Remember, the GPL itself declares that it is *not* a contract.
Therefore it is a gift, and can in principle be revoked.  Without a
contract, users have no standing in U.S. court, the copyright holder
holds all the cards.  The arguments for why it can't be revoked are
based on the concept of contract via "reliance"[1], so you need to
lose something important to be able to defend against a suit.  That
will work for Linux, but most open source code is important only to
the author.  I can think of reasons involving future large profits to
the copyright holder and losses to the FLOSS community for doing so in
that case, and there would be no reliance.  Your guess is as good as
mine -- but no better -- as to what happens in that case.

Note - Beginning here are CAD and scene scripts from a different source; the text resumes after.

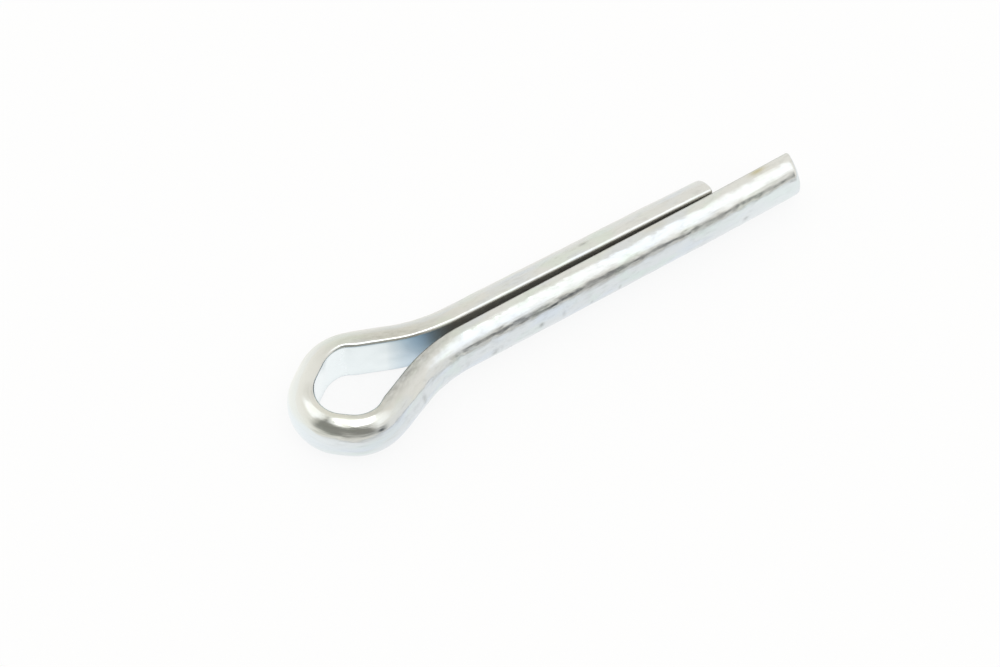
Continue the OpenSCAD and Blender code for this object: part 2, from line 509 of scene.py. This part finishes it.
def wire_grid(wire, eye, surface):
    """Vertices of the wire as rings, with where each lies on the wire if it were straight.

    A ring is the section moved out along its normals by the relief, then set square to the flat's line.
    The tips are rounded under half as much at the long edges and the flat as on the round, and their
    end faces are a little uneven, as sheared wire is.
    """
    s, x, y, angle, knots = flat_line(wire, eye, surface.step)
    section, normals = half_round(wire)
    height = relief(s, section, normals, knots, wire, surface)
    looks = wire_looks(s, section, normals, knots, wire)
    place, inset, scale = rings_to_tips(s, wire.tip_round)
    row = np.clip(np.round(place / (s[1] - s[0])).astype(int), 0, len(s) - 1)
    least = 0.45
    roll = least + (1 - least) * np.clip(normals[:, 0], 0, 1)[None, :]
    lift = height[row] - inset[:, None] * roll
    points = section[None] + lift[..., None] * normals[None]
    middle = points.mean(axis=1, keepdims=True)
    points = middle + (points - middle) * scale[:, None, None]
    end_face = (scale < 1)[:, None]
    rng = np.random.default_rng(surface.seed + 1)
    torn = 0.014 * MM * rng.standard_normal(points.shape[:2]) * end_face * scale[:, None] ** 2
    from_end = np.minimum(place, s[-1] - place)[:, None]
    torn = torn - (1 - roll) * np.where(from_end < wire.tip_round, from_end, 0)
    heading_at = np.interp(place, s, angle)[:, None]
    along = torn * np.where(place < s[-1] / 2, 1, -1)[:, None]
    px = np.interp(place, s, x)[:, None]
    py = np.interp(place, s, y)[:, None]
    vertices = np.stack(
        [
            px + np.sin(heading_at) * points[..., 0] + np.cos(heading_at) * along,
            py - np.cos(heading_at) * points[..., 0] + np.sin(heading_at) * along,
            points[..., 1],
        ],
        axis=2,
    )
    straight = np.broadcast_to(place[:, None, None], points.shape[:2] + (1,))
    unbent = np.concatenate([straight, points], axis=2)
    return vertices, unbent, looks[row] * ~end_face[..., None]


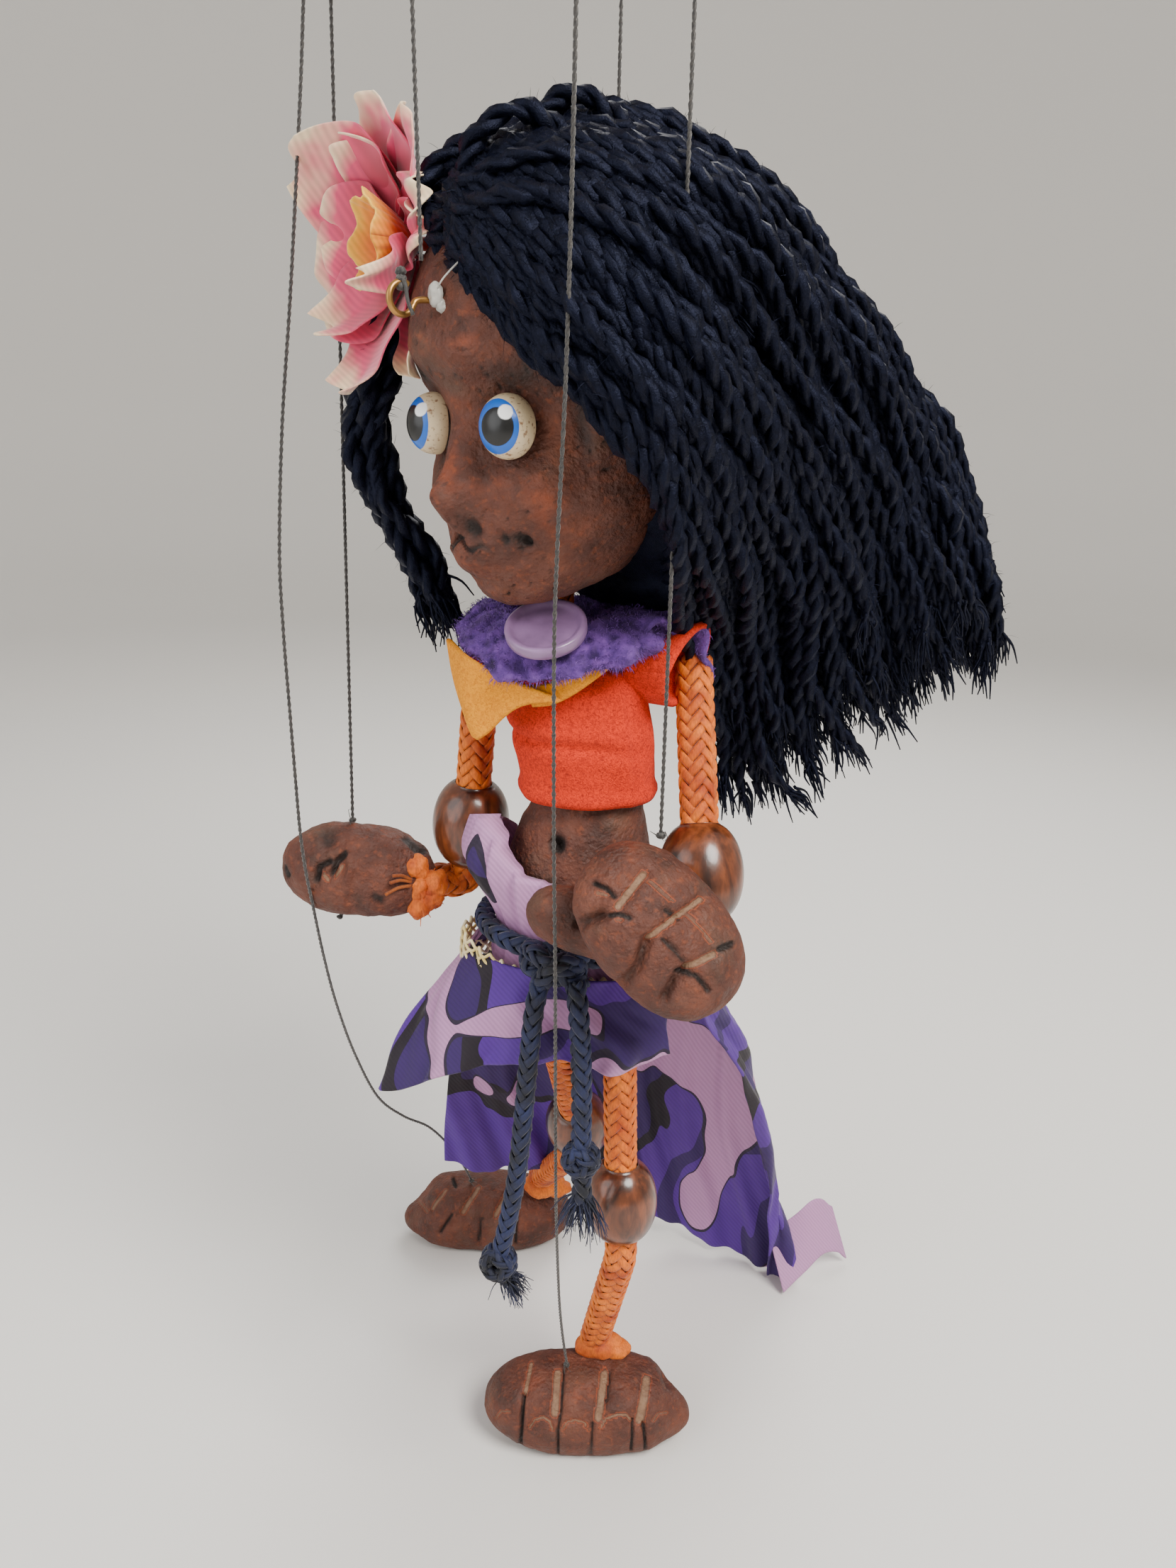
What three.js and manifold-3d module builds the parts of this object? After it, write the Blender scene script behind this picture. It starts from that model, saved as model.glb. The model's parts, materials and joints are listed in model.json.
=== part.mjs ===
// A string marionette: a dancer with a moulded head and body, cord limbs, wooden beads at the elbows and
// knees, a yarn wig and a cloth skirt, hung on six strings from a wooden hand control.
// Millimetres, +Z up. The pieces are laid out with z = 0 on the floor under the standing foot and the
// puppet facing -Y, and the whole group is then moved so that its origin is the middle of the control's
// top face, the place where a hand or a hook holds it.
import * as THREE from "three";
import { mergeVertices } from "three/addons/utils/BufferGeometryUtils.js";
import Module from "manifold-3d";

const wasm = await Module();
wasm.setup();

// ---- driving dimensions -------------------------------------------------------------------------
const GAP = 0.3; // clearance between pieces that touch
const CORD = 9.2; // braided limb cord
const BEAD = { diameter: 20, length: 22.5, bore: 10.2 };
const STRING = 1.0; // control string
const BELT = 5; // braided belt cord
const BUTTON = { diameter: 18.5, thickness: 3 };
const FOOT = { width: 62, length: 29, height: 24.5 };
const ELBOW_DROP = 6.2; // from the end of a bead to the bend of the cord under it

// The control: a main bar, with the hand bar screwed under it and the leg bar let into its top.
const CONTROL_TOP = 430; // top face of the main bar above the floor
const BAR = { thickness: 9, width: 12 };
const MAIN_BAR = { length: 145, yaw: -23.6, x: -1.1, y: 10.6 };
const HAND_BAR = { half: 56, yaw: -17.3, x: -14, y: -19 };
const LEG_BAR = { half: 52, yaw: -30.6, x: -22.6, y: -38.7 };
const STRING_HOLE = 3.2;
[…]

However, once again, the main point is common heritage.  You want to
know fear and loathing?  Here's a loophole acknowledged by the FSF
legal staff: if the FSF were to disband without transferring
copyright, all FSF-help copyrights would fall into the public domain.
After that, anybody could make proprietary software out of GPLed
software, without even changing a line, because there would be nobody
with standing to enforce the GPL.  There's another one: the assignment
I made to the FSF does not obligate them to prosecute violations of
the GPL.  If the FSF's stock of copyrights were to fall into the hands
of somebody (say, Eric A. Young, look it up) who credibly could
promise to not prosecute, well, ....  Fortunately, RMS is a
monomaniac, his likely successors are also true believers, and his
legal staff is good (they will ensure there will be successors to the
FSF) so I'm not worried about any of my assigned software for my
lifetime.

Now, to the point.  The purpose of copyleft is to ensure that free
code remains free code, even after somebody else incorporates it in
another program.  In existing copyleft licenses and in the FSD and
OSD, there is no obligation to maintain a line-by-line record[2], nor
to provide access to repos[3], so by mixing the code with proprietary
code the copyright holder can effectively make that instance of the
code proprietary.  Or, as the (non-) permissions notice in the Xlib
Programming Manual says

  Inasmuch as the proprietary revisions cannot be separated from the
  freely copyable MIT source material, the net result is that the
  copying of this document is not allowed.  Sorry for the doublespeak!

You may not care if your copyleft material were used in proprietary
derivatives, but many people who use copyleft licenses by choice would.

Footnotes: 
[1]  Mentioned obliquely in the article you link.

[2]  This is now feasible with $VCS blame.

[3]  Only the source for the distributed software.  So use of $VCS
blame is infeasible to third parties without a court order.